Air Pollution Control Technologies for Coal-Fired Power Plants
Under current regulations, the market for air pollution control technologies for coal-fired power plants is expected to decline to $1.76 billion at an average annual growth rate (AAGR) of 1.7% after the peaking of the NOx controls market around 2003 and 2004.
However, market projections through 2006 analyze new equipment installations for five different regulatory scenarios with 2007-2008 compliance targets.
Under the other scenarios, average annual growth ranging from 3.2% is expected, primarily as a result of mercury controls that will impact the market starting in 2005.
The greatest potential lies in a three-pollutant scenario, that includes a MACT regulation for mercury, where the market could experience an AAGR of 16.8%, reaching $4.2 billion in 2006.
The scenario involving control of four pollutants is not considered a likely regulatory scenario because it would be cost-prohibitive, resulting in no new coalfired capacity in the future, and low growth.

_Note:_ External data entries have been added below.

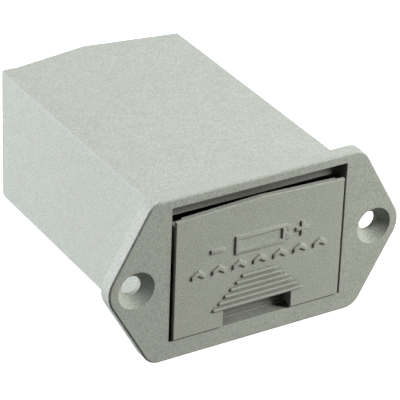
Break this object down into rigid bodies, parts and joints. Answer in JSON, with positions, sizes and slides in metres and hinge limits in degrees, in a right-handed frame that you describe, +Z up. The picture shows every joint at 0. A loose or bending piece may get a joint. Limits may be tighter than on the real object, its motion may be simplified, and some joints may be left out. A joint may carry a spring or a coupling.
{
  "type": "battery holder",
  "caption": "Panel-mounted drawer holder for one flat 9 V block battery: flanged case with a lift-to-release drawer, finger notch and rear solder tags.",
  "frame": {"origin": "midway between the two screw holes, on the flange face that meets the panel", "axes": "+X along the line of the screw holes, +Y into the panel towards the solder tags, +Z up, towards the gap above the drawer front"},
  "size_m": [0.0542, 0.0636, 0.0294],
  "materials": {
    "housing_plastic": "fine spark-eroded grain",
    "drawer_plastic": "fine spark-eroded grain",
    "contact_metal": "nickel plated spring strip"
  },
  "bodies": {
    "housing": {"housing": "housing_plastic", "contact_positive": "contact_metal", "contact_negative": "contact_metal"},
    "drawer": {"drawer": "drawer_plastic"}
  },
  "joints": [
    {"name": "drawer_withdraw", "type": "slide", "parent": "housing", "child": "drawer", "axis": [0, -1, 0], "range_m": [0, 0.055]}
  ]
}
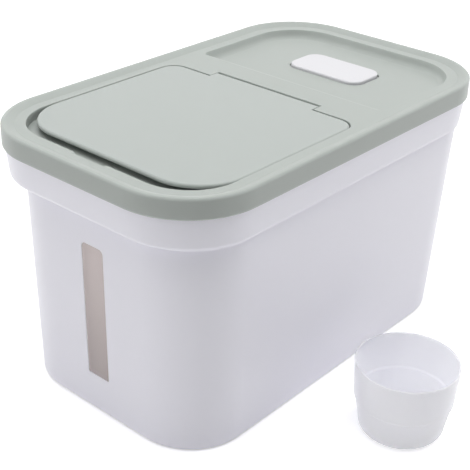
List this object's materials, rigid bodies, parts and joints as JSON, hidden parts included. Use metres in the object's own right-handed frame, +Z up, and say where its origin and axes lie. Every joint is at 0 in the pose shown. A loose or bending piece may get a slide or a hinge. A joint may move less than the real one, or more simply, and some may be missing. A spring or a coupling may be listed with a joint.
{
  "type": "flour dispenser bin",
  "caption": "Lidded kitchen bin for flour: tapered tub with a sight window, lid with a flip-up hatch and a lift-out desiccant cap, and a stepped measuring cup beside it.",
  "frame": {"origin": "centre of the tub's flat underside, below the middle of the lid", "axes": "+Z up, -Y towards the narrow front with the sight window, +X towards the side where the measuring cup stands"},
  "size_m": [0.3364, 0.38, 0.2215],
  "materials": {
    "tub_white": "satin polypropylene, cool white",
    "window_clear": "smoky clear, polished",
    "lid_sage": "satin, pale sage green",
    "hatch_sage": "satin, pale sage green",
    "seal_silicone": "soft translucent white silicone",
    "cap_white": "semi-gloss white",
    "basket_white": "matt white",
    "cup_frosted": "frosted translucent polypropylene"
  },
  "bodies": {
    "bin": {"bin_body": "tub_white", "sight_window": "window_clear"},
    "lid": {"lid_frame": "lid_sage", "lid_seal": "seal_silicone", "desiccant_basket": "basket_white"},
    "hatch": {"hatch": "hatch_sage", "hatch_seal": "seal_silicone"},
    "cap": {"desiccant_cap": "cap_white"},
    "cup": {"measuring_cup": "cup_frosted"}
  },
  "joints": [
    {"name": "lid_lift", "type": "slide", "parent": "bin", "child": "lid", "axis": [0, 0, 1], "range_m": [0, 0.1]},
    {"name": "hatch_hinge", "type": "hinge", "parent": "lid", "child": "hatch", "pos_m": [0, 0.0183, 0.21544], "axis": [-1, 0, 0], "range_deg": [0, 100]},
    {"name": "cap_lift", "type": "slide", "parent": "lid", "child": "cap", "axis": [0, 0, 1], "range_m": [0, 0.05]},
    {"name": "cup_lift", "type": "slide", "parent": "bin", "child": "cup", "axis": [0, 0, 1], "range_m": [0, 0.12]}
  ]
}
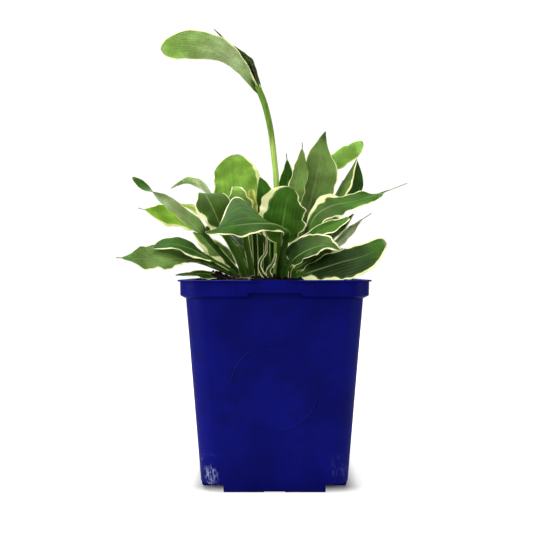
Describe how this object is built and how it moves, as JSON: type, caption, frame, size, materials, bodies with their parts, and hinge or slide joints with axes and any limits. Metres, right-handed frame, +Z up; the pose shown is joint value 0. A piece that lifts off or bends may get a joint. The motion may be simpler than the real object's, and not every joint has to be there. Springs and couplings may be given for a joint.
{
  "type": "potted hosta plant",
  "caption": "Hosta with broad cream-edged green leaves and a bare flower stem with a bract at its head, growing in soil in a square blue plastic nursery pot.",
  "frame": {"origin": "middle of the pot's base, on the surface that its feet stand on", "axes": "+Z up; the pot's front, as pictured, faces -Y; +X is to the right seen from the front"},
  "size_m": [0.2545, 0.157, 0.3964],
  "materials": {
    "pot": "moulded polypropylene, satin, royal blue",
    "soil": "damp dark potting mix",
    "leaf": "living leaf, satin green with cream margins",
    "flower_stem": "living stem, smooth yellow-green"
  },
  "bodies": {
    "root": {"pot": "pot", "soil": "soil", "flower_stem": "flower_stem", "leaf_back_round": "leaf", "leaf_centre_broad": "leaf", "leaf_centre_dark": "leaf", "leaf_centre_slim": "leaf", "leaf_centre_small": "leaf", "leaf_centre_tall": "leaf", "leaf_front_broad": "leaf", "leaf_front_wavy": "leaf", "leaf_left_arched": "leaf", "leaf_left_back": "leaf", "leaf_left_dark": "leaf", "leaf_left_folded": "leaf", "leaf_left_inner": "leaf", "leaf_left_long": "leaf", "leaf_left_low": "leaf", "leaf_left_middle": "leaf", "leaf_rear_left": "leaf", "leaf_rear_low": "leaf", "leaf_rear_low_left": "leaf", "leaf_rear_low_right": "leaf", "leaf_rear_right": "leaf", "leaf_rear_tall": "leaf", "leaf_right_cupped": "leaf", "leaf_right_folded": "leaf", "leaf_right_inner": "leaf", "leaf_right_long": "leaf", "leaf_right_low": "leaf", "leaf_right_narrow": "leaf", "leaf_right_shaded": "leaf", "leaf_right_tall": "leaf", "leaf_right_top": "leaf", "leaf_rim_left": "leaf", "new_shoot": "leaf"}
  },
  "joints": []
}
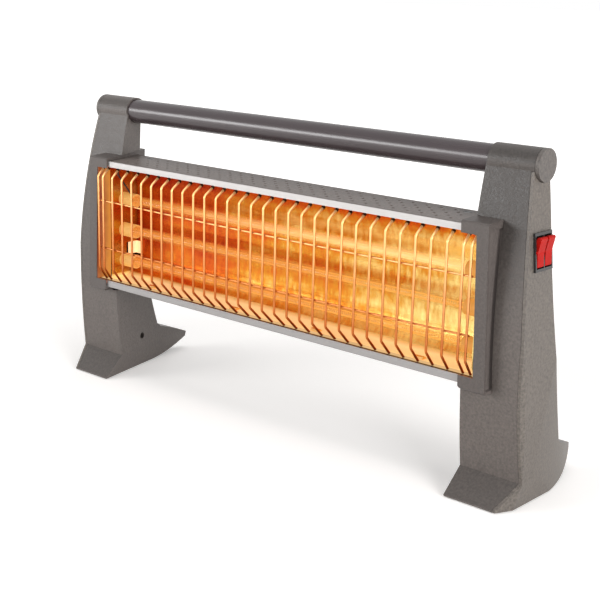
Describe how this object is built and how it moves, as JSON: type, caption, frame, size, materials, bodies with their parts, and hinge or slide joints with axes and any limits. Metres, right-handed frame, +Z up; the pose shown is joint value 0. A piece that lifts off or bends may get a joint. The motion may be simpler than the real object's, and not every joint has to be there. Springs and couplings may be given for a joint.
{
  "type": "electric bar heater",
  "caption": "Portable electric bar heater with quartz tubes before a curved reflector, a wire grille, two moulded legs, a round carrying handle and rocker switches.",
  "frame": {"origin": "centre of the outline's underside, on the floor", "axes": "+Z up, -Y out of the grille to the front, +X to the switch side"},
  "size_m": [0.4928, 0.1298, 0.2594],
  "materials": {
    "leg_plastic": "moulded grey plastic with a fine grain",
    "cover_plastic": "moulded grey plastic with a fine grain",
    "dark_plastic": "smooth dark plastic",
    "handle_paint": "smooth grey paint",
    "housing_paint": "speckled grey enamel",
    "bright_trim": "satin",
    "reflector_sheet": "bright rolled sheet",
    "quartz": "clear quartz",
    "coil": "glowing resistance wire",
    "ceramic": "unglazed white",
    "steel": "plated",
    "grille_steel": "plated wire",
    "brass": "plain",
    "switch_body": "black",
    "rocker_red": "red",
    "insulation": "heat-proof sleeve",
    "block_plastic": "pale",
    "rubber": "black"
  },
  "bodies": {
    "heater": {"leg_shell_left": "leg_plastic", "leg_shell_right": "leg_plastic", "leg_cover_left": "cover_plastic", "leg_cover_right": "cover_plastic", "hub_plug_left": "dark_plastic", "hub_plug_right": "dark_plastic", "handle_tube": "handle_paint", "end_cap_left": "leg_plastic", "end_cap_right": "leg_plastic", "housing_shell": "housing_paint", "top_trim": "bright_trim", "bottom_trim": "bright_trim", "reflector": "reflector_sheet", "reflector_end_left": "reflector_sheet", "reflector_end_right": "reflector_sheet", "reflector_brackets": "steel", "reflector_clips": "steel", "quartz_tube_top": "quartz", "quartz_tube_middle": "quartz", "quartz_tube_bottom": "quartz", "heating_coil_top": "coil", "heating_coil_middle": "coil", "heating_coil_bottom": "coil", "ceramic_caps_left": "ceramic", "ceramic_caps_right": "ceramic", "terminal_studs": "steel", "terminal_nuts": "steel", "grille_wires": "grille_steel", "grille_cross_wires": "grille_steel", "switch_housing": "switch_body", "switch_terminals": "brass", "terminal_block": "block_plastic", "tilt_switch": "dark_plastic", "inlet_bush": "dark_plastic", "cord_clamp": "block_plastic", "leads_right": "insulation", "leads_left": "insulation", "long_leads": "insulation", "cap_lead": "insulation", "foot_pads": "rubber", "cover_screws": "steel", "cap_screws": "steel", "housing_screws": "steel", "clamp_screws": "steel"},
    "front_rocker": {"rocker_front": "rocker_red"},
    "rear_rocker": {"rocker_rear": "rocker_red"}
  },
  "joints": [
    {"name": "rocker_front_tilt", "type": "hinge", "parent": "heater", "child": "front_rocker", "pos_m": [0.23965, -0.0308, 0.18811], "axis": [0, 1, 0], "range_deg": [-22, 0]},
    {"name": "rocker_rear_tilt", "type": "hinge", "parent": "heater", "child": "rear_rocker", "pos_m": [0.23965, -0.0204, 0.18811], "axis": [0, 1, 0], "range_deg": [-22, 0]}
  ]
}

For decades, the U.S. has relied on coal-fired electric-generating plants as the foundation of its central power system. However, coal has received much criticism as a power-generation fuel source because of its contribution to air pollution. New air emissions standards over the past decade have resulted in a re-evaluation of coal as a fuel source and the development of new technologies for reducing plant emissions. As deregulation of the utility market proceeds and the nation's energy requirements increase, the need for cost-effective and environmentally compliant technologies will also increase. This Communications Co., Inc. (BCC) report analyzes the trends and developments of the rapidly changing U.S. market for air pollution control technologies for coal-fired power plants. The report provides an overview of the coal-based power industry, including history, key regulations, types and characteristics of plant emissions, types of emission-control technologies, industry structure, and future trends. Market forecasts are included for each major technology type and for technology categories within the major technology types.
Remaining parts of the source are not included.